## Direction
Repeat exactly, and only, the lines from the one that contains "with BuildSketch(Plane(origin=route[0], z_dir=route[1]" through the one that contains "cad_parts[node].hide_render = cad_parts[node].hide_viewport", both ends included.

## Recorded data
========================
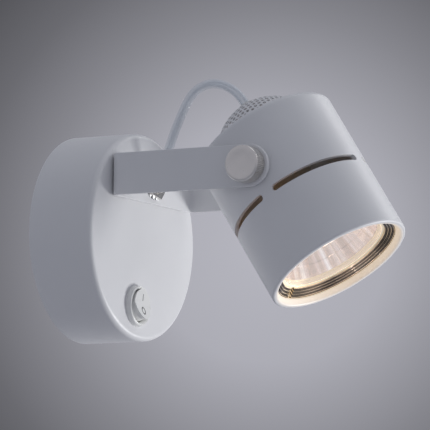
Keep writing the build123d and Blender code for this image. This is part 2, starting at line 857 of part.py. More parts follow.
with BuildPart() as head_shell:
    turn(
        head_frame,
        [
            (guard_foot + clearance, -head_rear),
            (head_radius, -head_rear),
            (head_radius, head_front),
            (lip_inside, head_front),
            (collar_radius, head_front - flare_depth),
            (collar_radius, ring_top + clearance),
            (groove_radius, ring_top + clearance),
            (groove_radius, ring_top - ring_thickness - clearance),
            (collar_radius, ring_top - ring_thickness - clearance),
            (collar_radius, lamp_rim_foot),
            (shoulder_bore / 2, lamp_rim_foot),
            (shoulder_bore / 2, lamp_rim_foot - shoulder_thickness),
            (head_bore, lamp_rim_foot - shoulder_thickness - 1.5),
            (head_bore, head_wall - head_rear),
            (guard_foot + clearance, head_wall - head_rear),
        ],
    )
    ends = head_shell.edges().filter_by(GeomType.CIRCLE).group_by(axis_of(head_frame))
    fillet(ends[-1], lip_radius)
    fillet(ends[0].sort_by(SortBy.RADIUS)[-1], head_rear_radius)
    with BuildSketch(head_frame.offset(slot_position - slot_width / 2)):
        Circle(head_radius + 1)
        Circle(head_bore - 1, mode=Mode.SUBTRACT)
        with PolarLocations(head_radius, slot_count):
            Rectangle(4 * head_wall, slot_bridge_width, mode=Mode.SUBTRACT)
    extrude(amount=slot_width, mode=Mode.SUBTRACT)
    with BuildSketch(*slot_ends):
        Circle(slot_width / 2)
    extrude(amount=head_wall + 2, mode=Mode.SUBTRACT)
    with BuildSketch(head_frame.offset(lug_front)):
        with Locations((0, head_bore), (0, -head_bore)):
            Rectangle(lug_width, 2 * lug_length)
        Circle(head_bore + head_wall / 2, mode=Mode.INTERSECT)
    extrude(amount=-lug_height)
    with BuildSketch(head_frame.offset(lug_front)):
        with Locations(*bridge_screw_places):
            Circle(bridge_screw_diameter / 2 + clearance)
    extrude(amount=-bridge_screw_length - clearance, mode=Mode.SUBTRACT)
    for side in (-1, 1):
        disc(
            side_frame(side), head_bore - 2, boss_hole, head_wall + 3, mode=Mode.SUBTRACT
        )
    with BuildSketch(rear_frame.offset(inner_face)):
        with PolarLocations(guard_screw_circle, guard_screw_count):
            Circle(guard_screw_diameter / 2 + clearance)
    extrude(amount=guard_screw_bite + clearance, mode=Mode.SUBTRACT)
head_shell.part.label = "head_shell"
export_step(head_shell.part, "parts/head_shell.step")

boss_seat = sqrt(head_bore**2 - (boss_flange_diameter / 2) ** 2)
boss_outside = head_radius - boss_recess
with BuildPart() as pivot_bosses:
    for side in (-1, 1):
        frame = side_frame(side)
        disc(frame, boss_outside - boss_length, boss_diameter / 2, boss_length)
        disc(
            frame,
            boss_seat - boss_flange_thickness,
            boss_flange_diameter / 2,
            boss_flange_thickness,
        )
        disc(
            frame,
            boss_outside - boss_length,
            stud_hole,
            boss_length,
            mode=Mode.SUBTRACT,
        )
pivot_bosses.part.label = "pivot_bosses"
export_step(pivot_bosses.part, "parts/pivot_bosses.step")

# ---------------------------------------------------------------- lamp holder
holder_back = lamp_base_end - holder_thickness
holder_screw_places = [(0, -holder_screw_spacing / 2), (0, holder_screw_spacing / 2)]
lengthwise = Plane(
    origin=head_frame.origin, x_dir=head_frame.y_dir, z_dir=head_frame.x_dir
)

with BuildPart() as holder_bridge:
    with BuildSketch(lengthwise):
        with BuildLine():
            strap = Polyline(
                (-bridge_length / 2, holder_back + bridge_rise),
                (-bridge_middle / 2, holder_back + bridge_rise),
                (-bridge_middle / 2, holder_back),
                (bridge_middle / 2, holder_back),
                (bridge_middle / 2, holder_back + bridge_rise),
                (bridge_length / 2, holder_back + bridge_rise),
            )
            offset(strap, bridge_thickness, side=Side.RIGHT)
        make_face()
    extrude(amount=bridge_width / 2, both=True)
    with BuildSketch(head_frame.offset(holder_back + bridge_rise)):
        with Locations(*bridge_screw_places):
            Circle(bridge_screw_diameter / 2 + clearance)
        with Locations(*holder_screw_places):
            Circle(holder_screw_diameter / 2 + clearance)
    extrude(amount=-bridge_rise - bridge_thickness, mode=Mode.SUBTRACT)
holder_bridge.part.label = "holder_bridge"
export_step(holder_bridge.part, "parts/holder_bridge.step")

with BuildPart() as bridge_screws:
    with BuildSketch(head_frame.offset(holder_back + bridge_rise)):
        with Locations(*bridge_screw_places):
            Circle(bridge_head_diameter / 2)
    extrude(amount=bridge_head_height)
    with BuildSketch(head_frame.offset(holder_back + bridge_rise)):
        with Locations(*bridge_screw_places):
            Circle(bridge_screw_diameter / 2)
    extrude(amount=-bridge_thickness - bridge_screw_length)
bridge_screws.part.label = "bridge_screws"
export_step(bridge_screws.part, "parts/bridge_screws.step")

with BuildPart() as lamp_holder:
    with BuildSketch(head_frame.offset(holder_back)):
        Circle(holder_diameter / 2)
        Rectangle(holder_width, holder_diameter, mode=Mode.INTERSECT)
    extrude(amount=holder_thickness)
    with BuildSketch(head_frame.offset(lamp_base_end)):
        with PolarLocations(0, 2):
            with BuildLine():
                twist = CenterArc((0, 0), pin_spacing / 2, 0, -twist_angle)
            SlotArc(twist, pin_diameter + 2 * clearance)
    extrude(amount=-holder_socket_depth, mode=Mode.SUBTRACT)
    with BuildSketch(head_frame.offset(holder_back)):
        with Locations(*holder_screw_places):
            Circle(holder_screw_diameter / 2 + clearance)
    extrude(amount=holder_screw_length + clearance, mode=Mode.SUBTRACT)
lamp_holder.part.label = "lamp_holder"
export_step(lamp_holder.part, "parts/lamp_holder.step")

with BuildPart() as holder_screws:
    with BuildSketch(head_frame.offset(holder_back - bridge_thickness)):
        with Locations(*holder_screw_places):
            Circle(holder_screw_head / 2)
    extrude(amount=-holder_screw_height)
    with BuildSketch(head_frame.offset(holder_back - bridge_thickness)):
        with Locations(*holder_screw_places):
            Circle(holder_screw_diameter / 2)
    extrude(amount=bridge_thickness + holder_screw_length)
holder_screws.part.label = "holder_screws"
export_step(holder_screws.part, "parts/holder_screws.step")

# ---------------------------------------------------------------- lamp
lamp_radius = lamp_diameter / 2
neck_radius = lamp_neck_diameter / 2
bowl_radius = lamp_radius - lamp_rim_step
glass_seat = lamp_front - glass_recess - glass_thickness
glass_hole = lamp_radius - lamp_rim_land
glass_radius = glass_hole - clearance
bowl_mouth_radius = glass_radius - glass_ledge
bowl_foot_radius = bowl_foot_diameter / 2


def bowl(foot_radius, foot, mouth_radius, mouth):
    """Three points up a paraboloid's side, from its foot to its mouth."""
    half = foot_radius + (mouth_radius - foot_radius) / sqrt(2)
    return (foot_radius, foot), (half, (foot + mouth) / 2), (mouth_radius, mouth)


with BuildPart() as lamp_reflector:
    with BuildSketch(across(head_frame)):
        with BuildLine():
            ThreePointArc(
                *bowl(neck_radius, lamp_neck_start, bowl_radius, lamp_rim_foot)
            )
            Polyline(
                (bowl_radius, lamp_rim_foot),
                (lamp_radius, lamp_rim_foot),
                (lamp_radius, lamp_front),
                (glass_hole, lamp_front),
                (glass_hole, glass_seat),
                (bowl_mouth_radius, glass_seat),
            )
            ThreePointArc(
                *bowl(bowl_foot_radius, bowl_foot, bowl_mouth_radius, glass_seat)
            )
            Polyline(
                (bowl_foot_radius, bowl_foot),
                (bowl_foot_radius, lamp_neck_start),
                (neck_radius, lamp_neck_start),
            )
        make_face()
    revolve(axis=axis_of(head_frame))
lamp_reflector.part.label = "lamp_reflector"
export_step(lamp_reflector.part, "parts/lamp_reflector.step")

with BuildPart() as lamp_glass:
    disc(head_frame, glass_seat, glass_radius, glass_thickness)
lamp_glass.part.label = "lamp_glass"
export_step(lamp_glass.part, "parts/lamp_glass.step")

burner_radius = burner_diameter / 2
with BuildPart() as lamp_burner:
    disc(head_frame, lamp_neck_start, burner_radius, burner_length)
    tip = lamp_burner.faces().sort_by(axis_of(head_frame))[-1]
    chamfer(tip.edges(), burner_bevel)
lamp_burner.part.label = "lamp_burner"
export_step(lamp_burner.part, "parts/lamp_burner.step")

base_radius = neck_radius - lamp_base_waist
collar_start = lamp_neck_start - lamp_base_collar
with BuildPart() as lamp_base:
    turn(
        head_frame,
        [
            (0, lamp_base_end),
            (base_radius - lamp_base_bevel, lamp_base_end),
            (base_radius, lamp_base_end + lamp_base_bevel),
            (base_radius, collar_start),
            (neck_radius, collar_start + lamp_base_waist),
            (neck_radius, lamp_neck_start),
            (0, lamp_neck_start),
        ],
    )
lamp_base.part.label = "lamp_base"
export_step(lamp_base.part, "parts/lamp_base.step")

with BuildPart() as lamp_pins:
    with BuildSketch(head_frame.offset(lamp_base_end)):
        with GridLocations(pin_spacing, 1, 2, 1):
            Circle(pin_neck_diameter / 2)
    extrude(amount=-pin_neck_length)
    with BuildSketch(head_frame.offset(lamp_base_end - pin_neck_length)):
        with GridLocations(pin_spacing, 1, 2, 1):
            Circle(pin_diameter / 2)
    extrude(amount=pin_neck_length - pin_length)
lamp_pins.part.label = "lamp_pins"
export_step(lamp_pins.part, "parts/lamp_pins.step")

# ---------------------------------------------------------------- sprung ring
treads = []
soffits = []
for step in range(ring_steps):
    inner_edge = ring_inner_diameter / 2 + step * ring_step_out
    tread = ring_foot + ring_thickness + step * ring_step_up
    treads += [(inner_edge, tread), (inner_edge + ring_step_out, tread)]
    soffit = inner_edge + ring_step_out + ring_thickness
    soffits += [(soffit, tread - ring_thickness)]
    soffits += [(soffit, tread - ring_thickness + ring_step_up)]

with BuildPart() as retaining_ring:
    turn(
        head_frame,
        [
            (ring_inner_diameter / 2, ring_foot),
            *soffits[:-2],
            (collar_radius - face_gap, soffits[-2][1]),
            (collar_radius - face_gap, ring_top - ring_thickness),
            (collar_radius + ring_bead, ring_top - ring_thickness),
            (collar_radius + ring_bead, ring_top),
            (ring_outside, ring_top),
            *reversed(treads),
        ],
    )
    with BuildSketch(head_frame.offset(ring_foot)):
        with PolarLocations(ring_outside, 1, start_angle=ring_split_angle):
            Rectangle(ring_outside, ring_split)
    extrude(amount=ring_top - ring_foot, mode=Mode.SUBTRACT)
retaining_ring.part.label = "retaining_ring"
export_step(retaining_ring.part, "parts/retaining_ring.step")

# ---------------------------------------------------------------- cable
route = [bracket_frame.from_local_coords(Vector(*point)) for point in cable_route]
route += [
    head_frame.from_local_coords(Vector(0, 0, height)) for height in cable_into_head
]
bends = []
for before, corner, after in zip(route, route[1:], route[2:]):
    first_run = corner - before
    second_run = after - corner
    half_turn = radians(first_run.get_angle(second_run)) / 2
    bends.append(0.45 * min(first_run.length, second_run.length) / tan(half_turn))
print("cable bends", [round(bend, 1) for bend in bends])

with BuildPart() as head_cable:
    with BuildLine() as cable_line:
        FilletPolyline(*route, radius=bends)
    with BuildSketch(Plane(origin=route[0], z_dir=route[1] - route[0])):
        Circle(cable_diameter / 2)
    sweep()
cable_length = cable_line.wire().length
print("cable length", round(cable_length, 2))
print("cable volume", head_cable.part.volume / (cable_length * pi * cable_diameter**2 / 4))
head_cable.part.label = "head_cable"
export_step(head_cable.part, "parts/head_cable.step")
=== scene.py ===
"""Dresses the pivoting spotlight wall light and sets its stage.

Lengths are in metres, in the frame of the solids: the wall is the XZ plane, the light
stands out along -Y and +Z is up.
"""
from math import asin, atan2, ceil, cos, pi, radians, sin, sqrt, tau

import bpy
from mathutils import Matrix, Vector


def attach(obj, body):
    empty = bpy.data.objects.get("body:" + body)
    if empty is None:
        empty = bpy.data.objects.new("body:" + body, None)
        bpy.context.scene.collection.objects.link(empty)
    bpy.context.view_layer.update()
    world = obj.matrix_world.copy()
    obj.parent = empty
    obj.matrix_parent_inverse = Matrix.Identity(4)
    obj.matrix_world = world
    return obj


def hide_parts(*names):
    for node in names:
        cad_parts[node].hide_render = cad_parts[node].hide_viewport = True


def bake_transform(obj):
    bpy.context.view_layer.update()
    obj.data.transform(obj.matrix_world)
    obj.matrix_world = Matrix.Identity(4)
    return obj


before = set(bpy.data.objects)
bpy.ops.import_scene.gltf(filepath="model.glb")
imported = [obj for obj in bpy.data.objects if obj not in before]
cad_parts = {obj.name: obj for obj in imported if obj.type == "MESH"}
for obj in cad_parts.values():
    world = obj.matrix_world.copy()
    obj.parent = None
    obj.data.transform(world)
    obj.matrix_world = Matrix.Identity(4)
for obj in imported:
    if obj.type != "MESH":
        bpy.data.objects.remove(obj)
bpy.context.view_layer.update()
MM = 0.001

# ---------------------------------------------------------------- places
CANOPY_DEPTH = 30.4 * MM
SWITCH_DROP = 30.9 * MM
NIPPLE_RISE = 24.4 * MM
WEB_REACH = 30.94 * MM
PIVOT_REACH = 98.1 * MM
SWING = radians(10.5)
TILT = radians(57.4)

bracket_right = Vector((cos(SWING), 0, sin(SWING)))
bracket_out = Vector((0, -1, 0))
bracket_up = Vector((-sin(SWING), 0, cos(SWING)))
nipple_place = Vector((0, -WEB_REACH, NIPPLE_RISE))
pivot_place = Vector((0, -PIVOT_REACH, NIPPLE_RISE))
head_out = bracket_out * cos(TILT) - bracket_up * sin(TILT)
head_up = bracket_up * cos(TILT) + bracket_out * sin(TILT)


def frame_matrix(origin, right, up, out):
    """Local X, Y and Z go to right, up and out."""
    turned = Matrix((right, up, out)).transposed().to_4x4()
    return Matrix.Translation(origin) @ turned


bracket_place = frame_matrix(nipple_place, bracket_right, bracket_up, bracket_out)
head_place = frame_matrix(pivot_place, bracket_right, head_up, head_out)


# ---------------------------------------------------------------- small helpers
def deselect():
    if bpy.context.object and bpy.context.object.mode != "OBJECT":
        bpy.ops.object.mode_set(mode="OBJECT")
    bpy.ops.object.select_all(action="DESELECT")


def make_active(piece):
    deselect()
    piece.select_set(True)
    bpy.context.view_layer.objects.active = piece


def settle(piece, place):
    """Put a piece that was modelled about its own origin where it belongs."""
    piece.matrix_world = place @ piece.matrix_world
    bpy.context.view_layer.update()
    make_active(piece)
    bpy.ops.object.transform_apply(location=True, rotation=True, scale=True)


def edit(piece, mode=(True, False, False)):
    make_active(piece)
    bpy.context.tool_settings.mesh_select_mode = mode
    bpy.ops.object.mode_set(mode="EDIT")
    bpy.ops.mesh.select_all(action="SELECT")


def finish_editing():
    bpy.ops.object.mode_set(mode="OBJECT")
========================
## Reply
    with BuildSketch(Plane(origin=route[0], z_dir=route[1] - route[0])):
        Circle(cable_diameter / 2)
    sweep()
cable_length = cable_line.wire().length
print("cable length", round(cable_length, 2))
print("cable volume", head_cable.part.volume / (cable_length * pi * cable_diameter**2 / 4))
head_cable.part.label = "head_cable"
export_step(head_cable.part, "parts/head_cable.step")
=== scene.py ===
"""Dresses the pivoting spotlight wall light and sets its stage.

Lengths are in metres, in the frame of the solids: the wall is the XZ plane, the light
stands out along -Y and +Z is up.
"""
from math import asin, atan2, ceil, cos, pi, radians, sin, sqrt, tau

import bpy
from mathutils import Matrix, Vector


def attach(obj, body):
    empty = bpy.data.objects.get("body:" + body)
    if empty is None:
        empty = bpy.data.objects.new("body:" + body, None)
        bpy.context.scene.collection.objects.link(empty)
    bpy.context.view_layer.update()
    world = obj.matrix_world.copy()
    obj.parent = empty
    obj.matrix_parent_inverse = Matrix.Identity(4)
    obj.matrix_world = world
    return obj


def hide_parts(*names):
    for node in names:
        cad_parts[node].hide_render = cad_parts[node].hide_viewport = True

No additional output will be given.